The mind cannot stand the idea of not being able to know something. That doesn't change the fact that existence is a mystery. Not a single thing can be known.

Yet religions have tried to know for a long time. So they created differing stories to explain away the unknowns, and leave the story listeners to feel as though they now know. But we've now replaced the religious stories with scientific answers, as though giving each of the four elements of the DNA code names like "DNA" and "ACTG" and saying that there are "four" of them, will actually be like KNOWING this portion of reality. I'm afraid just because we can observe things and report them with language doesn't mean we KNOW them at all. In fact, to insist that things ARE the way we report them is just plain lying.

To KNOW something, we'd have to step outside of the cosmos, look back at the cosmos, point at it, and say, "There it is, I know it, and now there is the known and I am the knower." Impossible.

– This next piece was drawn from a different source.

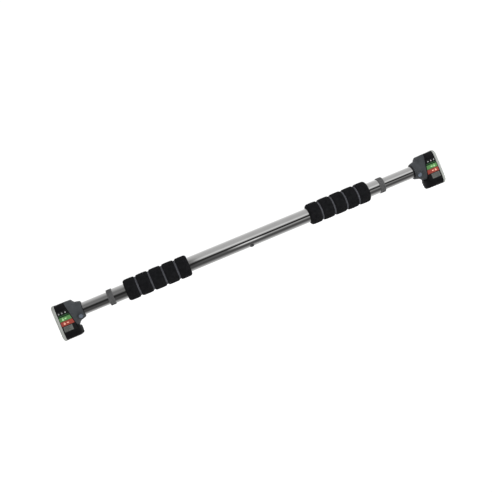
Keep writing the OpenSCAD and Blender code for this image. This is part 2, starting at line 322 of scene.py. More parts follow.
def ramp(material, factor, stops):
    """A colour ramp of (position, colour) stops."""
    node = material.node_tree.nodes.new("ShaderNodeValToRGB")
    marks = node.color_ramp.elements
    while len(marks) < len(stops):
        marks.new(0.5)
    for mark, (position, colour) in zip(marks, stops):
        mark.position = position
        mark.color = (*colour, 1) if len(colour) == 3 else colour
    material.node_tree.links.new(factor, node.inputs["Fac"])
    return node.outputs["Color"]


def between(material, factor, low, high):
    """A value that runs from low to high as the factor runs from 0 to 1."""
    node = material.node_tree.nodes.new("ShaderNodeMapRange")
    node.inputs["To Min"].default_value = low
    node.inputs["To Max"].default_value = high
    material.node_tree.links.new(factor, node.inputs["Value"])
    return node.outputs["Result"]


def bump(material, height, distance, strength=1.0):
    """Adds a fine relief under whatever relief the shader already has."""
    nodes, links = material.node_tree.nodes, material.node_tree.links
    node = nodes.new("ShaderNodeBump")
    node.inputs["Distance"].default_value = distance
    node.inputs["Strength"].default_value = strength
    links.new(height, node.inputs["Height"])
    normal = shader_of(material).inputs["Normal"]
    if normal.is_linked:
        links.new(normal.links[0].from_socket, node.inputs["Normal"])
    links.new(node.outputs["Normal"], normal)


def feed(material, output, socket):
    material.node_tree.links.new(output, shader_of(material).inputs[socket])


def chrome(name, tint):
    """Polished plate over a drawn tube: faint draw lines along it and the haze of handling."""
    material, _, _ = new_finish(name)
    set_shader(material, Metallic=1.0)
    along = place_on(material, (0.4, 1, 1))
    lines = noise(material, along, 900, 2)
    haze = noise(material, place_on(material), 28, 5, 0.62)
    shade = [c * 0.93 for c in tint]
    feed(material, ramp(material, haze, [(0.35, shade), (0.65, tint)]), "Base Color")
    feed(material, between(material, haze, 0.05, 0.105), "Roughness")
    bump(material, lines, 0.0000012, 0.3)
    return material


def foam(name, low, high, pore=0.00045):
    """Closed-cell foam with a thin skin: pores, a soft mottling and no gloss."""
    material, _, _ = new_finish(name)
    where = place_on(material)
    mottle = noise(material, where, 160, 4, 0.6)
    feed(material, ramp(material, mottle, [(0.3, low), (0.7, high)]), "Base Color")
    feed(material, between(material, mottle, 0.78, 0.95), "Roughness")
    set_shader(material, Specular_IOR_Level=0.14)
    bump(material, cells(material, where, 1 / pore / 2.2), 0.00014, 0.6)
    bump(material, noise(material, where, 420, 3), 0.00025, 0.45)
    return material


def moulded(name, colour, rough, grain=0.00035, relief=0.00003, gloss=0.45, drift=0.12):
    """Injection-moulded plastic with its tool's spark texture."""
    material, _, _ = new_finish(name)
    where = place_on(material)
    broad = noise(material, where, 55, 3)
    pale = [c * (1 + drift) for c in colour]
    dark = [c * (1 - drift) for c in colour]
    feed(material, ramp(material, broad, [(0.3, dark), (0.7, pale)]), "Base Color")
    feed(material, between(material, broad, rough - 0.05, rough + 0.06), "Roughness")
    set_shader(material, Specular_IOR_Level=gloss)
    bump(material, noise(material, where, 1 / grain, 2), relief, 0.6)
    return material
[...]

Words are not the thing. Scientists cling to their linguistic interpretations of observations the way Bible-belters cling to their certainty that killing Muslims is to their fictitious God's liking.

The question for all of us is: What are we clinging to and insisting is reality? Because reality certainly is NOT whatever it is we are thinking, saying, or believing it is. If you think you KNOW reality, welcome to the new knowledge that you are living in the same illusion as anyone who has a belief.

Truth is, happening is happening, and there's nothing anyone can say about it. It isn't good or bad or whatever dualistic ideas we make up to describe things and events. It's just happening happening, and nothing more.

Try telling that to the mind that likes to know.